The Infertiles came to visit yesterday, laden with expensive gifts. It was sort of horrible. I knew exactly how they were feeling. I knew how they would be trying to hold it together, promising themselves they would only stay for twenty minutes and they could cry in the car, keeping their voices light and bright, their poor, tired, bloated bodies aching with need when they each dutifully held the baby. I complained about the lack of sleep (we'd had a really bad night) and I knew I was overdoing it, even though I
knew
there is nothing more patronizing to an Infertile than to hear a new mother complaining, as if that will make you feel better for not having your own baby. It's like telling a blind person, “Oh, sure, you get to see mountains and sunsets, but there are also rubbish dumps and pollution! Terrible!” I don't know why I did it, except that I understand now that desperate, clumsy desire to make people feel better—even when you know perfectly well that nothing will. The Infertiles will probably bitch about me at the next lunch. I won't see them again—the distance between us is just too great—unless, I guess, one of them gets to join me here on the other side.

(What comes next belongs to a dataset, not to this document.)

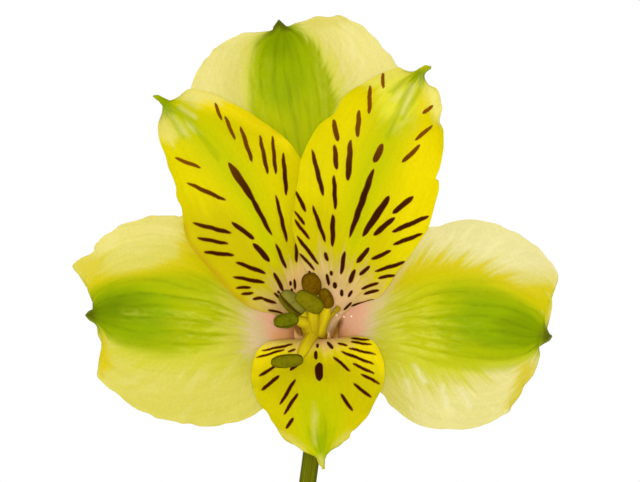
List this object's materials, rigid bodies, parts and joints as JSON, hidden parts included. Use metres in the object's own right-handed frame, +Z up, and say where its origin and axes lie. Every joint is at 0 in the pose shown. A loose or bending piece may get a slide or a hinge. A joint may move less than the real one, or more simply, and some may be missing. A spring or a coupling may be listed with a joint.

I don't know if this is presumptuous of me, Jeremy, but I was wondering if you and your wife might be struggling with the problem of when is the right time to give up.
And if so, I want to say something that will make no sense.
We should have given up years ago. It's so clear now. We should have “explored other options.” We should have adopted. We gave up years of our lives and we very nearly destroyed our marriage. Our happy ending could have and should have arrived so much sooner. And even though I adore the fact that Francesca has Ben's eyes, I also see now that her biological connection to us is irrelevant. She is her own little person. She is Francesca. If we weren't her “natural” parents, we would still have loved her just as much. I mean, for heaven's sake, I named Francesca after her great-grandmother, who has no genetic connection to us at all and wasn't even part of our lives until I was eight years old. I couldn't love Frannie any more than I do.
So there's that.
But now, to be completely honest, I have to contradict myself.
Because if your wife were to ask me if I would go through it all again, then this is how I would answer.
Yes. Absolutely. Of course I would. No question. I would go through it all again, every needle, every loss, every raging hormone, every heartbreaking second, to be here right now, with my beautiful daughter sleeping beside me.
PS. I'm enclosing a strange, rather ugly doll. It might just do the trick. Good luck, Jeremy. I think you'll make a wonderful dad. However long it takes and whichever way you choose to get there.